_Set task:_
The data follows this line. Copy verbatim the line with "hide_parts(*nodes)" and each line after it to the end.

******************************

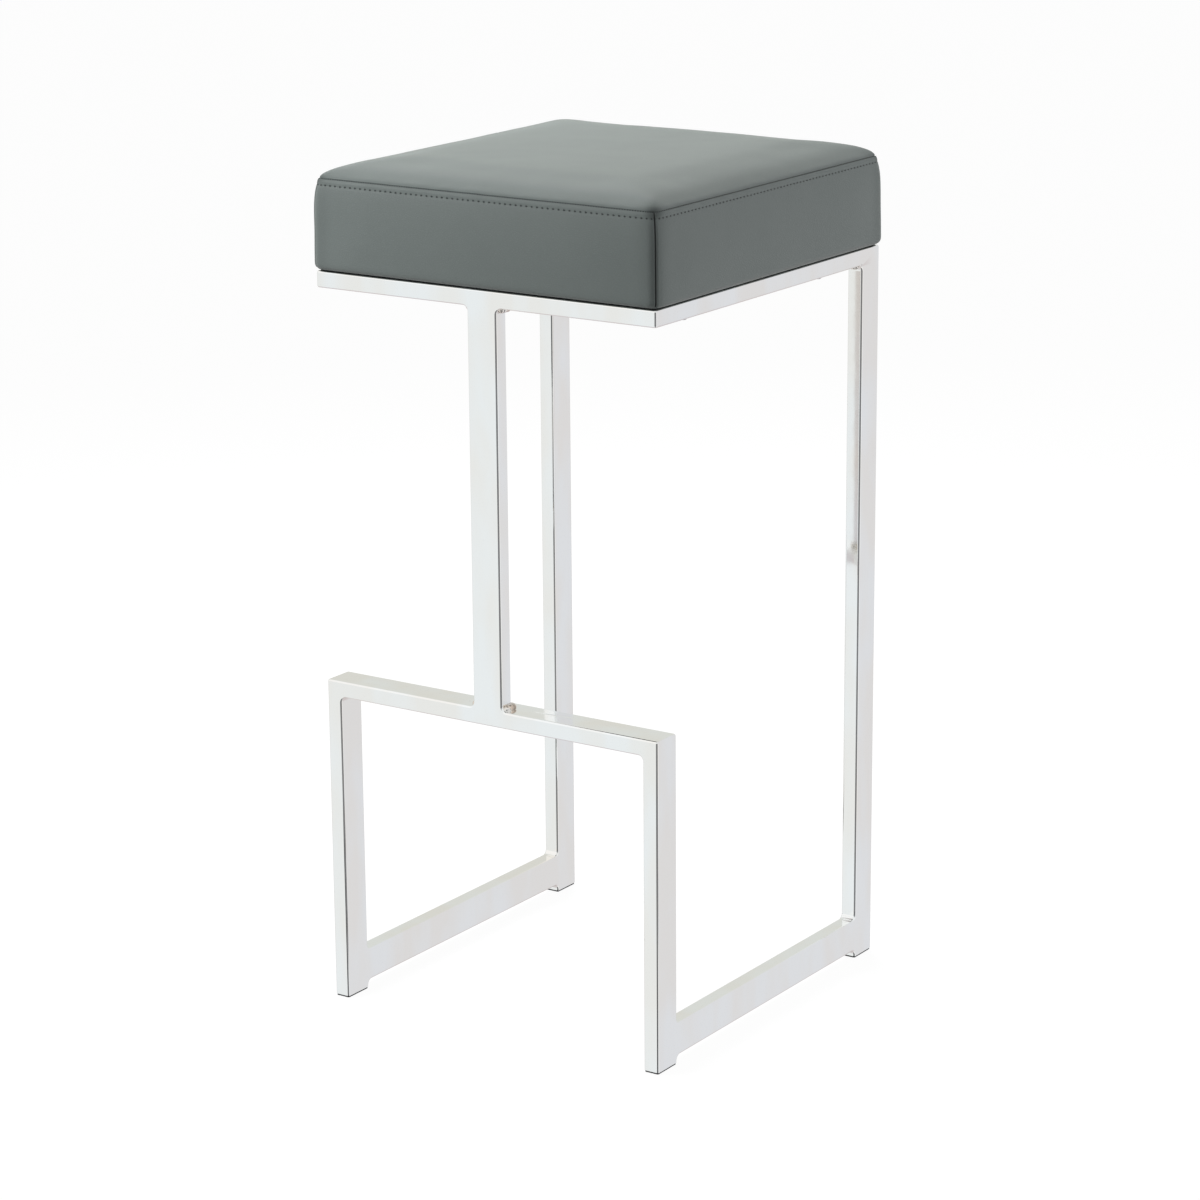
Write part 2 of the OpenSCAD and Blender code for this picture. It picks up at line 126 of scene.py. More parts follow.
class StoolFrameSizes(bpy.types.PropertyGroup):
    """Sizes of the welded and polished steel frame"""

    edge_radius: length("Tube edge radius", "Outer radius of the tube's long edges", 2)
    edge_segments: bpy.props.IntProperty(
        name="Edge facets", description="Facets round one tube edge", default=5)
    fillet_radius: length("Ground weld radius", "Radius of a weld fillet that is ground and polished", 5)
    fillet_steps: bpy.props.IntProperty(
        name="Fillet facets", description="Facets across one weld fillet", default=10)
    fillet_stop: length("Fillet stop", "How far a ground fillet stops short of a hidden corner", 2.5)
    bead_radius: length("Bead radius", "Radius of a weld bead that is left unground", 3)


class StoolCushionSizes(bpy.types.PropertyGroup):
    """Sizes of the sewn cushion"""

    cell: length("Cloth cell", "Side of one cell of the cloth that is simulated", 5.5)
    corner_radius: length("Corner radius", "Radius of an upright corner", 10)
    lower_radius: length("Lower edge radius", "Radius of the edge that turns in under the board", 4.2)
    crown: length("Crown", "Height of the top panel over its seam, before it swells", 13.4)
    shoulder: length("Shoulder", "Width over which the top panel rises from its seam", 46)
    seam_draw: length("Seam draw", "How far the top seam draws the bands in", 4.5)
    slack: length("Swell", "How much flatter the panels are before they are inflated", 1.5)
    pressure: bpy.props.FloatProperty(
        name="Pressure", description="Pressure of the filling in the cloth simulation", default=2)
    swell_limit: length("Swell limit", "Furthest that the simulation may move a point", 2.5)
    ease_rounds: bpy.props.IntProperty(
        name="Ease rounds", description="How often the swelling is evened out, which takes out buckles",
        default=12)
    groove_depth: length("Seam depth", "Depth of the valley at a sewn seam", 1.3)
    row_drop: length("Stitch row", "How far below the top seam the row of stitches runs", 6)
    stitch_pitch: length("Stitch pitch", "Length from one stitch to the next", 5.5)
    stitch_length: length("Stitch length", "Length of thread that shows in one stitch", 2.6)
    thread_radius: length("Thread radius", "Radius of the sewing thread", 0.37)


class StoolFinishes(bpy.types.PropertyGroup):
    """Colours of the stool's finishes, as sRGB hex values"""

    chrome: colour("Chrome", "Polished chrome plate", "#F7F9F9")
    leatherette: colour("Leatherette", "Grey leatherette cover", "#6F7775")
    # Much darker than the leatherette, which the thread matches: painted shade of stitches sunk in their dips
    thread: colour("Thread", "Sewing thread", "#3C4341")
    glide: colour("Glide", "Black moulded plastic", "#1B1B1D")
    dust_cloth: colour("Dust cloth", "Black spunbonded cloth", "#17181A")
    zinc: colour("Zinc", "Bright zinc plate", "#C4C8CB")


class StoolStudio(bpy.types.PropertyGroup):
    """Camera, lights and floor"""

    lens: bpy.props.FloatProperty(name="Lens", description="Focal length in millimetres", default=112.4)
    azimuth: angle("Azimuth", "Camera's angle round the stool", 33.95)
    elevation: angle("Elevation", "Camera's angle above the horizon", 15.33)
    roll: angle("Roll", "Camera's turn about its own axis", -0.43)
    distance: length("Distance", "Camera's distance from the point it aims at", 3318)
    aim: bpy.props.FloatVectorProperty(
        name="Aim", description="Point that the camera aims at", default=(0.0249, -0.0445, 0.3699),
        subtype="TRANSLATION")


# Nodes

def linear(hex_text):
    """Linear RGBA of an sRGB hex colour."""
    parts = [int(hex_text[i:i + 2], 16) / 255 for i in (1, 3, 5)]
    return (*[c / 12.92 if c <= 0.04045 else ((c + 0.055) / 1.055) ** 2.4 for c in parts], 1)


def feed(tree, node, **inputs):
    """Sets inputs of a node, by name or as i and a number, to values, hex colours, sockets or other nodes."""
    for name, value in inputs.items():
        key = int(name[1:]) if name[0] == "i" and name[1:].isdigit() else name.replace("_", " ")
        if isinstance(value, bpy.types.Node):
            value = value.outputs[0]
        if isinstance(value, bpy.types.NodeSocket):
            tree.links.new(value, node.inputs[key])
        else:
            node.inputs[key].default_value = linear(value) if isinstance(value, str) else value


def add_node(tree, kind, settings=(), **inputs):
    """Adds one shader node. settings are its own properties, and inputs go to feed."""
    node = tree.nodes.new("ShaderNode" + kind)
    for name, value in dict(settings).items():
        setattr(node, name, value)
    feed(tree, node, **inputs)
    return node


def maths(tree, operation, *values):
    return add_node(tree, "Math", {"operation": operation}, **{"i%d" % i: v for i, v in enumerate(values)})


def remap(tree, value, first, last, low=0.0, high=1.0, kind="LINEAR"):
    """Goes from low to high where a value goes from first to last."""
    return add_node(tree, "MapRange", {"interpolation_type": kind}, Value=value, From_Min=first,
                    From_Max=last, To_Min=low, To_Max=high)


def blend(tree, factor, first, second):
    return add_node(tree, "Mix", {"data_type": "RGBA"}, i0=factor, i6=first, i7=second).outputs[2]


def clouds(tree, place, scale, detail, distortion=0.0):
    return add_node(tree, "TexNoise", Vector=place, Scale=scale, Detail=detail, Distortion=distortion)


def relief(tree, height, distance, strength=0.5, **more):
    return add_node(tree, "Bump", Strength=strength, Distance=distance, Height=height, **more)


def new_material(name):
    """An empty node material, and its tree."""
    material = bpy.data.materials.new(name)
    material.use_nodes = True
    material.node_tree.nodes.clear()
    return material, material.node_tree


def surface(name, **inputs):
    """A material with one Principled shader, returned with its tree, shader and place on the object."""
    material, tree = new_material(name)
    shader = add_node(tree, "BsdfPrincipled", **inputs)
    add_node(tree, "OutputMaterial", Surface=shader)
    return material, tree, shader, add_node(tree, "TexCoord").outputs["Object"]


# Meshes and pieces

def opened(mesh):
    """A bmesh of a mesh."""
    bm = bmesh.new()
    bm.from_mesh(mesh)
    return bm


def closed(name, bm):
    """A new mesh of a bmesh, which is freed."""
    mesh = bpy.data.meshes.new(name)
    bm.to_mesh(mesh)
    bm.free()
    return mesh


def new_piece(name, bm, material):
    """Makes a bmesh a smooth object at the origin, and frees the bmesh."""
    mesh = closed(name, bm)
    for polygon in mesh.polygons:
        polygon.use_smooth = True
    piece = bpy.data.objects.new(name, mesh)
    bpy.context.scene.collection.objects.link(piece)
    mesh.materials.append(material)
    return piece


def settle(piece, slot, *nodes):
    """Puts a piece on its body, and hides the nodes that it stands for. slot is not used."""
    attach(piece, BODY)
    if nodes:
        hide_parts(*nodes)


def thicken(piece, thickness):
    """Gives a sheet its thickness, on the inner side."""
    modifier = piece.modifiers.new("thickness", "SOLIDIFY")
    modifier.thickness = thickness
    modifier.offset = -1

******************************

_Finished exercise:_
        hide_parts(*nodes)


def thicken(piece, thickness):
    """Gives a sheet its thickness, on the inner side."""
    modifier = piece.modifiers.new("thickness", "SOLIDIFY")
    modifier.thickness = thickness
    modifier.offset = -1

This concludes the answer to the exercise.